___ Given information

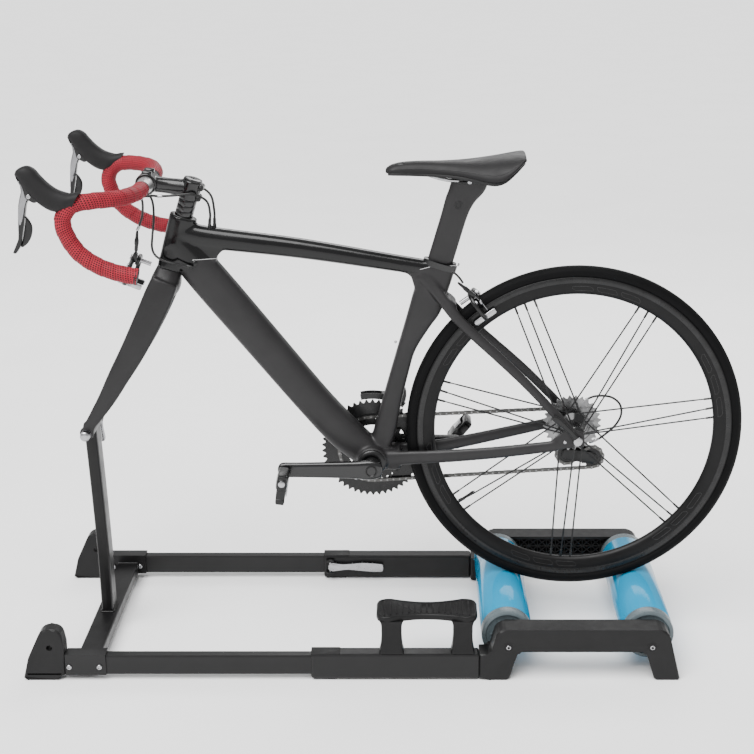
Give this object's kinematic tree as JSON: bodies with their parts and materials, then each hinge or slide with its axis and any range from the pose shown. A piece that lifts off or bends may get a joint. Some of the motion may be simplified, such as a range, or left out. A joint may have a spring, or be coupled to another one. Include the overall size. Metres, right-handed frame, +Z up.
{
  "type": "road bicycle on a roller stand",
  "caption": "Road bicycle with its fork clamped to a folding-rail floor stand and its rear wheel on two free-turning rollers, for riding in place indoors.",
  "frame": {"origin": "on the floor, under the middle of the whole object's bounding box", "axes": "+Z up; the bicycle faces -X, its left side is -Y and its chain side is +Y"},
  "size_m": [1.4064, 0.48, 0.9943],
  "materials": {
    "stand_steel": "satin black powder coat",
    "stand_plastic": "fine-grained black nylon",
    "roller_blue": "bright blue, glossy",
    "silver": "bright zinc or polished steel",
    "bar_alloy": "satin, sand-blasted",
    "lever_alloy": "polished front edge, dark sides",
    "frame_grey": "matte charcoal over carbon fibre",
    "gloss_black": "glossy black lacquer",
    "satin_black": "satin black anodised",
    "rim_black": "satin black with a worn brake track",
    "chain_steel": "oiled bare steel",
    "bar_tape": "red perforated synthetic wrap with black dots",
    "hood_rubber": "matte black",
    "cable_black": "satin black outer casing",
    "tyre_rubber": "matte black with a fine tread",
    "saddle_cover": "matte charcoal cover"
  },
  "bodies": {
    "stand": {"front_rail_left": "stand_steel", "front_rail_right": "stand_steel", "rear_sleeve_left": "stand_steel", "rear_sleeve_right": "stand_steel", "front_foot_left": "stand_plastic", "front_foot_right": "stand_plastic", "roller_housing_left": "stand_plastic", "roller_housing_right": "stand_plastic", "front_frame_and_post": "stand_steel", "fork_skewer": "silver", "side_step": "stand_plastic", "front_roller_axle": "silver", "rear_roller_axle": "silver"},
    "lock_lever_left": {"rail_lock_lever_left": "silver"},
    "lock_lever_right": {"rail_lock_lever_right": "silver"},
    "skewer_lever": {"fork_skewer_lever": "silver"},
    "front_roller": {"front_roller": "roller_blue"},
    "rear_roller": {"rear_roller": "roller_blue"},
    "front_end": {"fork": "frame_grey", "stem": "satin_black", "handlebar": "bar_alloy", "bar_tape_left": "bar_tape", "bar_tape_right": "bar_tape", "brake_hood_left": "hood_rubber", "brake_hood_right": "hood_rubber", "cable_front_brake": "cable_black", "cable_shift_right": "cable_black", "cable_rear_brake": "cable_black", "cable_shift_left": "cable_black"},
    "brake_lever_left": {"brake_lever_left": "lever_alloy"},
    "brake_lever_right": {"brake_lever_right": "lever_alloy"},
    "shift_paddle_left": {"shift_paddle_left": "satin_black"},
    "shift_paddle_right": {"shift_paddle_right": "satin_black"},
    "front_brake_arm_left": {"front_brake_arm_left": "satin_black"},
    "front_brake_arm_right": {"front_brake_arm_right": "satin_black"},
    "main_frame": {"head_tube": "gloss_black", "top_tube": "frame_grey", "down_tube": "frame_grey", "seat_tube": "frame_grey", "rear_triangle": "frame_grey", "chain": "chain_steel", "rear_derailleur": "satin_black", "front_derailleur": "satin_black", "rear_axle": "silver", "cable_rear_derailleur": "cable_black"},
    "seat": {"seatpost": "frame_grey", "saddle": "saddle_cover"},
    "rear_brake_arm_left": {"rear_brake_arm_left": "satin_black"},
    "rear_brake_arm_right": {"rear_brake_arm_right": "satin_black"},
    "crankset": {"crank_left": "gloss_black", "crank_right": "gloss_black", "chainrings": "satin_black"},
    "pedal_left": {"pedal_left": "satin_black"},
    "pedal_right": {"pedal_right": "satin_black"},
    "rear_wheel": {"hub_and_spokes": "satin_black", "rim": "rim_black", "tyre": "tyre_rubber", "cassette": "chain_steel"},
    "guide_pulley": {"guide_pulley": "satin_black"},
    "tension_pulley": {"tension_pulley": "satin_black"}
  },
  "joints": [
    {"name": "lock_lever_left_turn", "type": "hinge", "parent": "stand", "child": "lock_lever_left", "pos_m": [-0.1345, -0.20325, 0.032], "axis": [0, 0, 1], "range_deg": [0, 90]},
    {"name": "lock_lever_right_turn", "type": "hinge", "parent": "stand", "child": "lock_lever_right", "pos_m": [-0.1345, 0.20325, 0.032], "axis": [0, 0, -1], "range_deg": [0, 90]},
    {"name": "skewer_lever_turn", "type": "hinge", "parent": "stand", "child": "skewer_lever", "pos_m": [-0.594, 0.072, 0.437], "axis": [1, 0, 0], "range_deg": [0, 120]},
    {"name": "front_roller_spin", "type": "hinge", "parent": "stand", "child": "front_roller", "pos_m": [0.231, 0, 0.07], "axis": [0, -1, 0], "continuous": true},
    {"name": "rear_roller_spin", "type": "hinge", "parent": "stand", "child": "rear_roller", "pos_m": [0.507, 0, 0.07], "axis": [0, -1, 0], "continuous": true},
    {"name": "bike_lift", "type": "hinge", "parent": "stand", "child": "front_end", "pos_m": [-0.594, 0, 0.437], "axis": [0, -1, 0], "range_deg": [0, 20]},
    {"name": "brake_lever_left_squeeze", "type": "hinge", "parent": "front_end", "child": "brake_lever_left", "pos_m": [-0.6294, -0.211, 0.9427], "axis": [0, -1, 0], "range_deg": [0, 16], "stiffness_Nm_per_rad": 0.5, "springref_deg": -20.05},
    {"name": "brake_lever_right_squeeze", "type": "hinge", "parent": "front_end", "child": "brake_lever_right", "pos_m": [-0.6294, 0.211, 0.9427], "axis": [0, -1, 0], "range_deg": [0, 16], "stiffness_Nm_per_rad": 0.5, "springref_deg": -20.05},
    {"name": "shift_paddle_left_swing", "type": "hinge", "parent": "brake_lever_left", "child": "shift_paddle_left", "pos_m": [-0.64, -0.211, 0.906], "axis": [0.1871, 0, 0.9823], "range_deg": [0, 15], "stiffness_Nm_per_rad": 0.05, "springref_deg": -17.19},
    {"name": "shift_paddle_right_swing", "type": "hinge", "parent": "brake_lever_right", "child": "shift_paddle_right", "pos_m": [-0.64, 0.211, 0.906], "axis": [-0.1871, 0, -0.9823], "range_deg": [0, 15], "stiffness_Nm_per_rad": 0.05, "springref_deg": -17.19},
    {"name": "front_brake_arm_left_close", "type": "hinge", "parent": "front_end", "child": "front_brake_arm_left", "pos_m": [-0.486, 0, 0.78], "axis": [0.9349, 0, -0.355], "range_deg": [0, 3]},
    {"name": "front_brake_arm_right_close", "type": "hinge", "parent": "front_end", "child": "front_brake_arm_right", "pos_m": [-0.486, 0, 0.78], "axis": [-0.9349, 0, 0.355], "range_deg": [0, 3]},
    {"name": "steering", "type": "hinge", "parent": "front_end", "child": "main_frame", "pos_m": [-0.392, 0, 0.862], "axis": [0.2924, 0, 0.9563], "range_deg": [-4, 4]},
    {"name": "seat_height", "type": "slide", "parent": "main_frame", "child": "seat", "axis": [0.2807, 0, 0.9598], "range_m": [-0.01, 0.03]},
    {"name": "rear_brake_arm_left_close", "type": "hinge", "parent": "main_frame", "child": "rear_brake_arm_left", "pos_m": [0.163, 0, 0.708], "axis": [0.8102, 0, 0.5861], "range_deg": [0, 3]},
    {"name": "rear_brake_arm_right_close", "type": "hinge", "parent": "main_frame", "child": "rear_brake_arm_right", "pos_m": [0.163, 0, 0.708], "axis": [-0.8102, 0, -0.5861], "range_deg": [0, 3]},
    {"name": "crank_spin", "type": "hinge", "parent": "main_frame", "child": "crankset", "pos_m": [-0.034, 0, 0.372], "axis": [0, -1, 0], "continuous": true},
    {"name": "pedal_left_spin", "type": "hinge", "parent": "crankset", "child": "pedal_left", "pos_m": [-0.204, -0.125, 0.372], "axis": [0, -1, 0], "continuous": true},
    {"name": "pedal_right_spin", "type": "hinge", "parent": "crankset", "child": "pedal_right", "pos_m": [0.136, 0.125, 0.372], "axis": [0, -1, 0], "continuous": true},
    {"name": "wheel_spin", "type": "hinge", "parent": "main_frame", "child": "rear_wheel", "pos_m": [0.369, 0, 0.42985], "axis": [0, -1, 0], "continuous": true},
    {"name": "guide_pulley_spin", "type": "hinge", "parent": "main_frame", "child": "guide_pulley", "pos_m": [0.3622, 0.05, 0.3577], "axis": [0, -1, 0], "continuous": true},
    {"name": "tension_pulley_spin", "type": "hinge", "parent": "main_frame", "child": "tension_pulley", "pos_m": [0.414, 0.05, 0.35], "axis": [0, -1, 0], "continuous": true}
  ],
  "couplings": [
    {"joint": "wheel_spin", "follows": "crank_spin", "ratio": 2.6154},
    {"joint": "front_roller_spin", "follows": "crank_spin", "ratio": -17.523},
    {"joint": "rear_roller_spin", "follows": "crank_spin", "ratio": -17.523},
    {"joint": "guide_pulley_spin", "follows": "crank_spin", "ratio": -3.0909},
    {"joint": "tension_pulley_spin", "follows": "crank_spin", "ratio": 3.0909},
    {"joint": "front_brake_arm_left_close", "follows": "brake_lever_left_squeeze", "ratio": 0.1875},
    {"joint": "front_brake_arm_right_close", "follows": "brake_lever_left_squeeze", "ratio": 0.1875},
    {"joint": "rear_brake_arm_left_close", "follows": "brake_lever_right_squeeze", "ratio": 0.1875},
    {"joint": "rear_brake_arm_right_close", "follows": "brake_lever_right_squeeze", "ratio": 0.1875}
  ]
}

______

### Problem requirements
Pick every line with "bodies" in it and copy it.

### Solution for this task
Give this object's kinematic tree as JSON: bodies with their parts and materials, then each hinge or slide with its axis and any range from the pose shown. A piece that lifts off or bends may get a joint. Some of the motion may be simplified, such as a range, or left out. A joint may have a spring, or be coupled to another one. Include the overall size. Metres, right-handed frame, +Z up.
  "bodies": {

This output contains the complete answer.